Today we celebrate the fact that God has set us free. The Holy Spirit gives to us freedom through the knowledge of truth and the message of salvation. One more example of what it feels like to be free. During our lifetime each one of another or us at one time owed a debt. We probably had to make payments every month for land or a house or a car or machinery or something. When we got to that last payment, what freedom we felt when there were no more monthly bills coming for that item. The Lord’s freedom is far greater than any earthly freedom, a feeling multiplied by thousands--the freedom from sin, death and the devil. Paul writes in Galatians: "It is for freedom that Christ has set us free. Stand firm, then, and do not let yourselves be burdened again by a yoke of slavery" (Galatians 5:1). Christ has set you and I as believers free from the troubles of this life, free from the cares of this world, and free from the power of sin, from the snares of Satan, and even from death itself. What does Paul tell us?

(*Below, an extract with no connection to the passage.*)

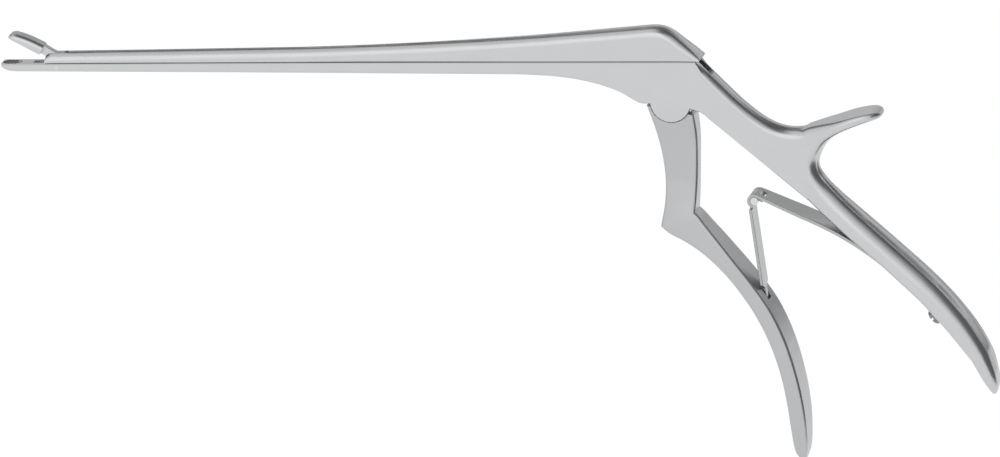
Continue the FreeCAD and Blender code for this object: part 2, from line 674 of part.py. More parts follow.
def slide_rows():
    """Sections of the slide from its front end, over the peak and down the rear slope."""
    top_front = PARTING_HEIGHT + SLIDE_FRONT_HEIGHT
    rise = SLIDE_PEAK_HEIGHT - SLIDE_FRONT_HEIGHT
    front_round = SLIDE_FRONT_ROUND
    rows = []
    for along, drop in ((0.0, 0.8), (0.14, 0.42), (0.45, 0.12), (1.0, 0.0)):
        x = SLIDE_FRONT_X + along * front_round
        rows.append(slide_row((x, top_front - drop * front_round), x))
    climb = ((0.09, 0.02), (0.17, 0.04), (0.42, 0.125), (0.525, 0.2), (0.62, 0.3), (0.722, 0.44))
    climb += ((0.82, 0.605), (0.92, 0.82), (0.971, 0.935))
    for along, share in climb:
        x = SLIDE_FRONT_X + along * (SLIDE_PEAK_X - SLIDE_FRONT_X)
        rows.append(slide_row((x, top_front + rise * share), x))
    peak = (SLIDE_PEAK_X, PARTING_HEIGHT + SLIDE_PEAK_HEIGHT)
    crown = (SLIDE_PEAK_X + 4.4, PARTING_HEIGHT + SLIDE_PEAK_HEIGHT - 0.3)
    slope_top = (SLIDE_SLOPE_TOP[0], PARTING_HEIGHT + SLIDE_SLOPE_TOP[1])
    curve = smooth([peak, crown, slope_top], 4.5, -42)
    floor_span = slope_top[0] - 1.0 - SLIDE_PEAK_X
    for step, top in enumerate(points_along(curve, PEAK_STEPS)):
        rows.append(slide_row(top, SLIDE_PEAK_X + floor_span * step / PEAK_STEPS))
    low = PARTING_HEIGHT + SLIDE_REAR_ROUND
    rows.append(slide_row((SLIDE_REAR_X - 0.1, low), SLIDE_REAR_X - 0.8))
    rows.append(slide_row((SLIDE_REAR_X, low - 0.35), SLIDE_REAR_X - 0.35))
    return rows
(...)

THE HOLY SPIRIT PROVIDES FREEDOM:

I. Freedom through Christ

II. Freedom to serve Christ.

I. FREEDOM THROUGH CHRIST

When you get the chance today, read chapter 7 of Romans. At the end of this chapter Paul is struggling with sin. Paul is struggling with the fact that he is a wretched man. He says that, "What a wretched man I am. Who is going to rescue me from this body of death?" That is the question that fills Paul’s thoughts. In chapter 8 Paul has his answer. The Holy Spirit gives him the answer, and he gives us the answer. Our text begins: "Therefore, there is now no condemnation for those who are in Christ Jesus." Paul has found that Christ Jesus is going to set him free from that body of death, because Christ Jesus does not condemn him. Christ Jesus came to save him, and he has freedom through Christ. The Spirit now gives this freedom to Paul from God through Christ.

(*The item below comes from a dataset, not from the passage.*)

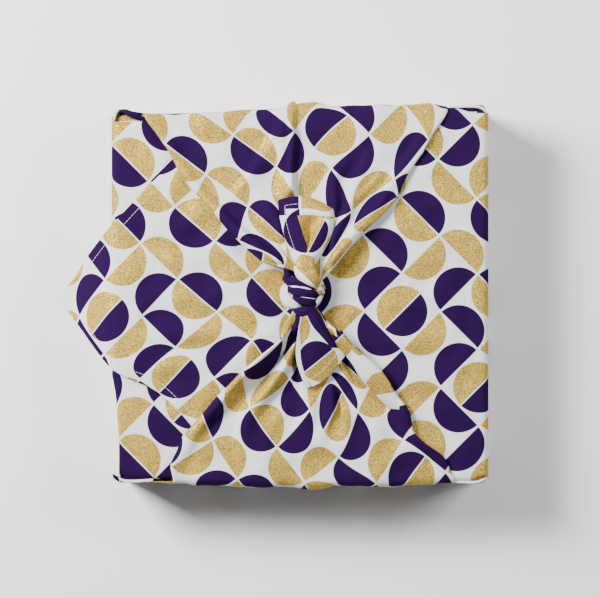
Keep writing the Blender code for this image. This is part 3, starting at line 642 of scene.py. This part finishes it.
class SideFlap:
    """A side wall and its flap, with the flap's hanging margins. The right flap (side 1) lies over the left
    one (side -1), and its corner hangs past the box's left edge."""

    def __init__(self, side, corner, outer, top, tables, creases, step):
        self.side, self.tables, self.creases, self.step = side, tables, creases, step
        self.corner_y = corner[1]
        self.centre_out = WALL_OUT - EDGE_RADIUS
        self.centre_up = top - EDGE_RADIUS
        self.reach = abs(self.centre_out - side * corner[0])
        self.full = outer - MARGIN_RADIUS

    def trims(self, way):
        """How much narrower the flap's far and near sides are than its square."""
        if self.side < 0:
            return CORNER_TRIM * smooth((way + 24) / 10) * (1 - smooth((way - 1) / 6)), 0.0 * way
        width = self.reach + way
        corner = HEM_TRIM * smooth((width - 15) / 15) * (1 - smooth((width - 45) / 25))
        middle = SIDE_TRIM * smooth((width - 50) / 40) * smooth((145 - width) / 50)
        return 0.0 * way, corner + middle

    def nudged(self, x, y):
        """The right flap's places, pulled out of their square."""
        pull = pinned(RIGHT_NUDGES)(x, y) * smooth((-x - 10) / 30)[..., None]
        return x + pull[..., 0], y + pull[..., 1]

    def drooped(self, x, y, z):
        """The right flap's places, with those past the box's left edge hanging down."""
        edge = self.centre_out + 2
        beyond = np.maximum(-x - edge, 0.0)
        near = smooth(0.5 - (y - self.corner_y) / 60)
        lower = z - read(DROOP, beyond, 2) * (1 - DROOP_TWIST * near)
        past = beyond > 0
        return np.where(past, -edge - read(DROOP, beyond), x), y, np.where(past, lower, z)

    def place(self, way, t):
        """Points, prints and hems at ways and at distances t from the flap's middle line."""
        width = self.reach + way
        hems = hem_of(width, t)
        far_trim, near_trim = self.trims(way)
        t = np.where(t > 0, t - far_trim * np.clip(t / 20, 0, 1), t + near_trim * np.clip(-t / 20, 0, 1))
        shift = self.corner_y * smooth((self.full - width) / 40)
        prints = print_of(self.side * (self.centre_out + way), t + shift, self.tables)
        out, up = round_edge(way, self.centre_out, self.centre_up, EDGE_RADIUS)
        side_y, drop = round_edge(np.abs(t) - self.full, self.full, -MARGIN_RADIUS, MARGIN_RADIUS)
        x = self.side * out
        y = np.sign(t) * side_y + shift
        free = smooth((self.full - np.abs(t)) / 10) * smooth((BOX_HALF - np.abs(x)) / 10) * smooth(-way / 12)
        z = up + drop + (creased(x, y, self.creases) + rumple(x, y)) * free
        if self.side > 0:
            x, y, z = self.drooped(*self.nudged(x, y), z)
        return np.stack([x, y, z], -1), prints, hems

    def sew(self, cloth):
        top = [-self.reach, 8 - self.reach, self.full - self.reach, -MARGIN_RADIUS, 0.0]
        ways = ways_over(top, (), self.centre_up, self.step, self.step)
        shares = np.linspace(-1, 1, 2 * round(self.full / self.step) + 1)
        way, share = np.meshgrid(ways, shares, indexing="ij")
        width = np.clip(self.reach + way, 0.6, self.full)
        cloth.add(*self.place(way, share * width), flip=self.side < 0)
        hanging = ways[(ways <= -1.0) & (ways >= self.full - self.reach - 1e-6)]
        way, share = np.meshgrid(hanging, np.linspace(0, 1, 13), indexing="ij")
        longest = (MARGIN_RADIUS * math.pi / 2 + OVERHANG) * smooth(-way / 10)
        margin = np.clip(self.reach + way - self.full, 0.0, longest)
        kept = 1 - self.trims(way)[0] / CORNER_TRIM
        for edge, length in ((-1, margin), (1, margin * kept)):
            grid = self.place(way, edge * (self.full + share * length))
            cloth.add(*grid, flip=(self.side < 0) == (edge > 0))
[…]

Verse 2: "Because through Jesus Christ the law of the Spirit of life set me free from the law of sin and death." Paul knew that sin was around him. Paul knew that he was going to face death. Paul also knew that Christ Jesus came, and paid the price that was demanded of the law--by being perfect and never sinning. Christ paid for the demands that were made by death by being put to death and coming back to life. Jesus promised his disciples that he was going ahead (to heaven) to prepare a place. Christ says that in heaven there are many rooms for the believers.

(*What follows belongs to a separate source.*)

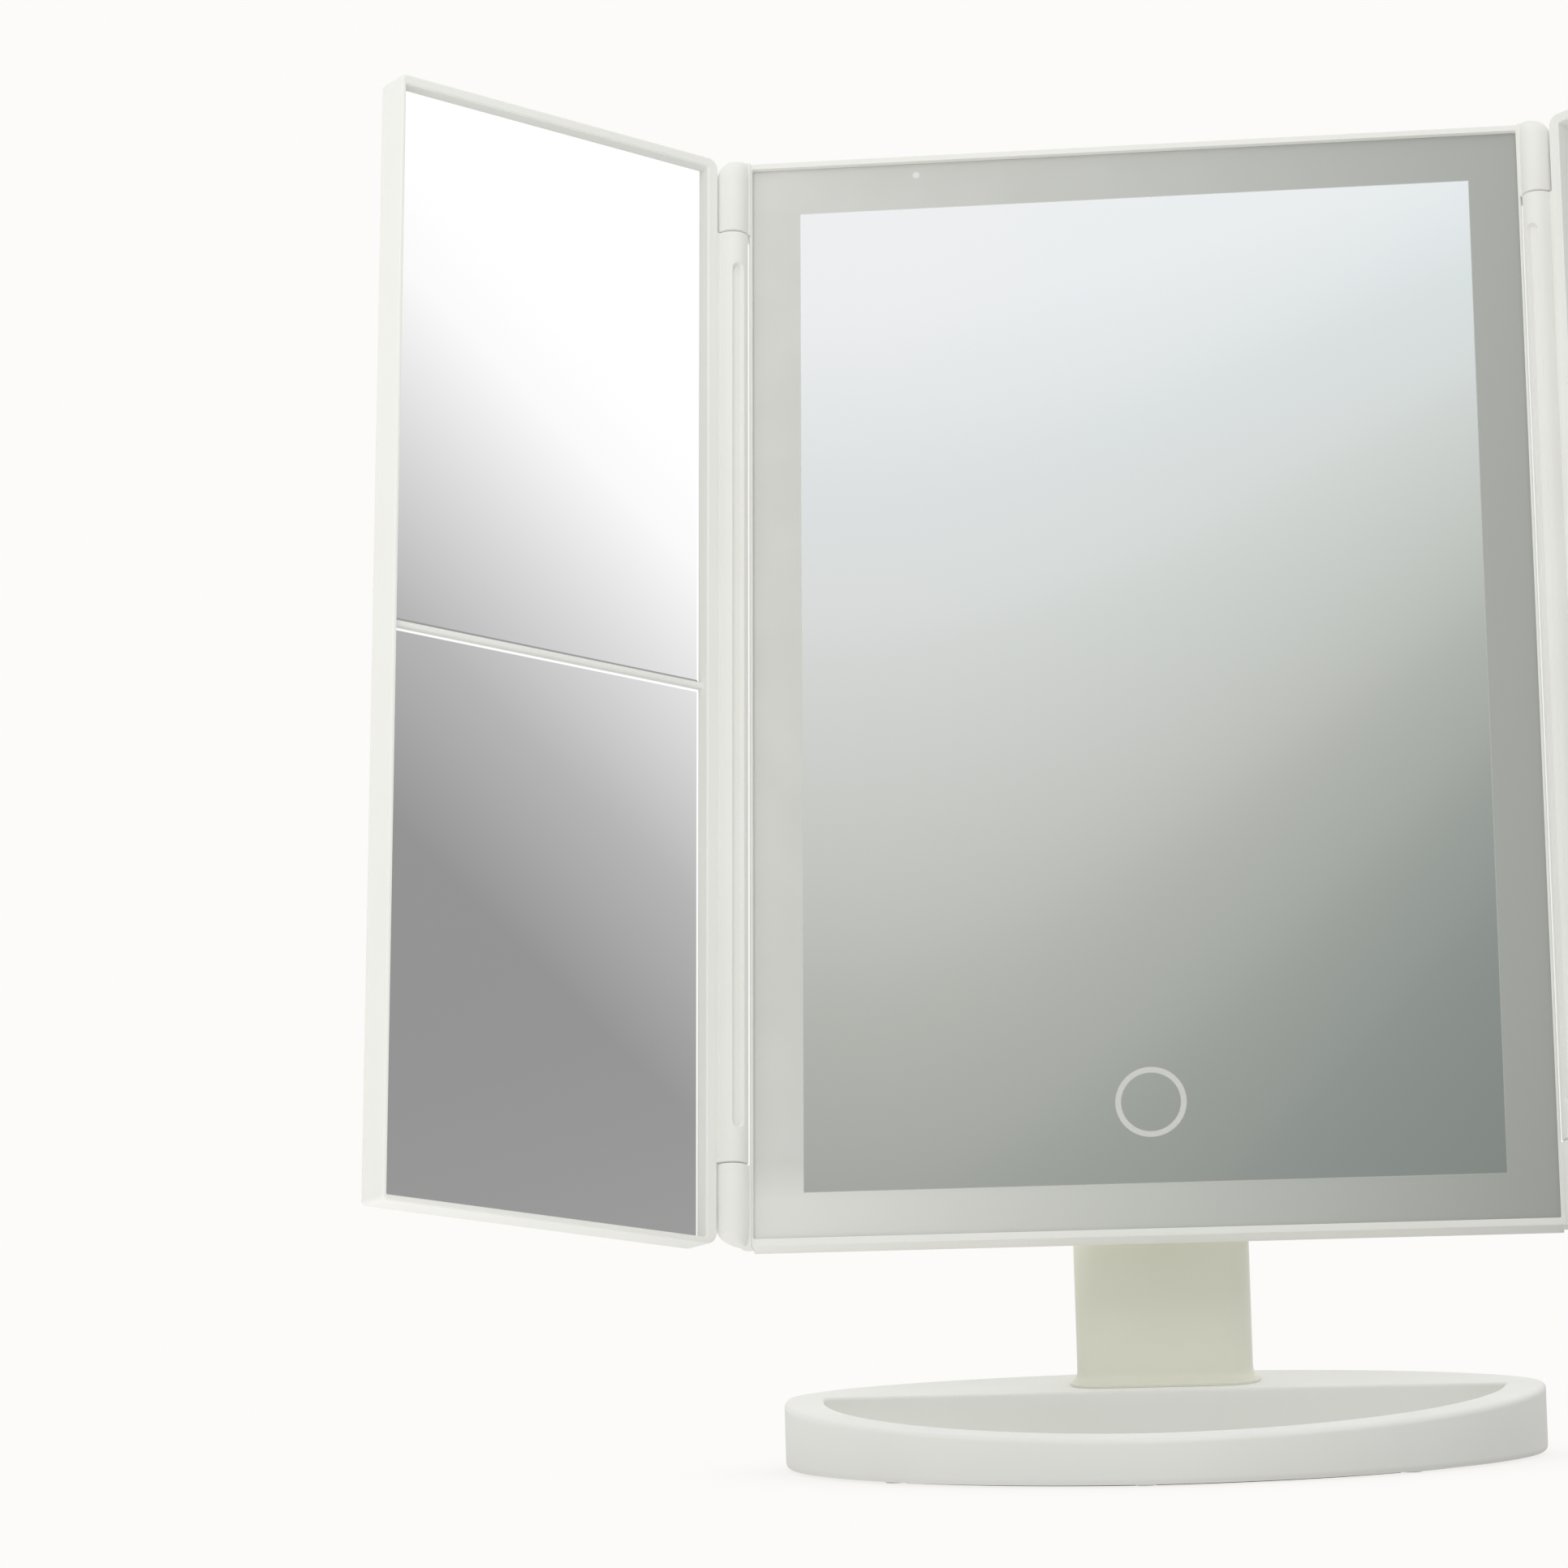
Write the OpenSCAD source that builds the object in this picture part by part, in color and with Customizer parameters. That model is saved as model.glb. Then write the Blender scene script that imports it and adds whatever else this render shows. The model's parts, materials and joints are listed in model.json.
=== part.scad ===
// Trifold vanity mirror: a lit centre mirror with two folding wings, on a neck and a tray base.
// Front faces -Y, up is +Z. Origin: middle of the base's underside, below the centre of the neck line.

/* [Pose] */
// Lean of the head behind upright, degrees
lean = 12.45; // [0:0.05:20]
// Angle of each wing in front of the plane of the centre mirror, degrees
wing_open = 43.7; // [10:0.1:90]

/* [Centre mirror] */
// Width of the opening that the centre glass fills
opening_w = 168.56; // [140:0.1:200]
// Height of the opening that the centre glass fills
opening_h = 241.8; // [180:0.1:280]
// Thickness of the centre glass
glass_t = 3; // [2:0.5:4]
// Depth of the glass behind the front of the lip
glass_recess = 1.5; // [0.5:0.1:3]
// Gap round each glass pane
glass_gap = 0.1; // [0.05:0.05:0.3]
// Thickness of the frame beside the centre glass
side_wall = 0.62; // [0.5:0.02:1]
// Thickness of the frame above and below the centre glass
end_wall = 1.3; // [1:0.1:3]
// Depth of the front frame
bezel_depth = 7; // [6.5:0.1:9]
// Width of the ledge that the glass rests on
ledge_w = 6.3; // [6:0.1:8]
// Width of the frosted border that the light shines through
border_w = 10.6; // [9:0.1:14]
// Diameter of the touch spot
touch_d = 15; // [10:0.5:20]
// Height of the touch spot below the middle of the glass
touch_drop = 93.3; // [60:0.1:100]
// Thickness of the touch foil
foil_t = 0.3; // [0.2:0.1:0.6]

/* [Rear housing] */
// Depth of the whole head, front lip to back
head_depth = 14; // [13:0.1:18]
// Wall of the rear housing
shell_wall = 1.6; // [1.2:0.1:2]
// Radius of the housing's rear edges
rear_round = 6; // [4:0.1:6.5]
// Distance of the screws from the outside of the housing
boss_inset = 4.4; // [4.2:0.1:5]
// Radius of the screw bosses
boss_r = 2.6; // [2.4:0.1:3]
// Radius of the small screws' shafts
screw_r = 1; // [0.8:0.1:1.2]
// Radius of the small screws' heads
screw_head_r = 2; // [1.8:0.1:2.2]
// Height of the small screws' heads
screw_head_h = 1.2; // [1:0.1:1.5]
// Gap round screws in their holes
screw_gap = 0.1; // [0.05:0.05:0.2]
// Depth of the screw heads' seats below the housing's inside face
head_sink = 0.6; // [0.4:0.1:0.8]

/* [Light] */
// Thickness of the opal diffuser
diffuser_t = 1; // [0.6:0.1:1.5]
// Width of the light strips
strip_w = 4; // [3:0.1:4.5]
// Thickness of the light strips' tape
strip_t = 0.4; // [0.2:0.1:0.6]
// Length of a light chip
chip_l = 3.5; // [2:0.1:5]
// Width of a light chip
chip_w = 2.8; // [1.6:0.1:3]
// Height of a light chip
chip_h = 1.2; // [0.6:0.1:1.4]
// Distance between light chips
chip_pitch = 13; // [10:0.5:25]
// Front face of the back plate, behind the lip
plate_at = 8; // [7.5:0.1:8.4]
// Thickness of the back plate
plate_t = 1.2; // [1:0.1:1.4]
// Gap round the back plate and the diffuser
plate_gap = 0.5; // [0.3:0.1:1]
// Lap of the diffuser behind the silvered part of the glass
diffuser_lap = 1; // [0.5:0.1:2]
// Distance of the light strips from the back plate's edges
strip_inset = 0.5; // [0.2:0.1:1]
// Distance of the top and bottom strips' ends from the back plate's sides
strip_end = 6; // [5:0.5:12]
// Distance of the side strips' ends from the back plate's ends
strip_side_end = 11; // [6:0.5:16]
// Distance of the foam pad from the back plate's edges
foam_inset = 20; // [8:1:40]
// Gap round the touch foil in the foam pad
foam_gap = 1; // [0.5:0.1:3]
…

He continues by describing that the law is powerless: "For what the law was powerless to do in that it was weakened by the sinful nature, God did by sending his own Son in the likeness of sinful man to be a sin offering." Paul is writing this letter to the believers at Rome. You can picture in your mind the Mediterranean Sea and how the nations surrounded it. Jerusalem was located far away to the east and Rome to the northwest. They are almost at the ends of the known civilized world at that time. Most of the believers in Rome weren’t there in Jerusalem when Jesus was crucified. It was too far away. Paul had to remind them time and time again that yes, this Jesus Christ was sent by God, was crucified by man, and was raised back to life by the power of God. In this way Jesus paid the price for sin. That was one of the purposes of this letter to encourage these believers in Rome who could not be at the crucifixion. Paul reminds those who were not there that Christ did indeed come to live, die and rise again. The law was powerless to save them, but not Christ who had all the power in the world. Jesus came from God to redeem them.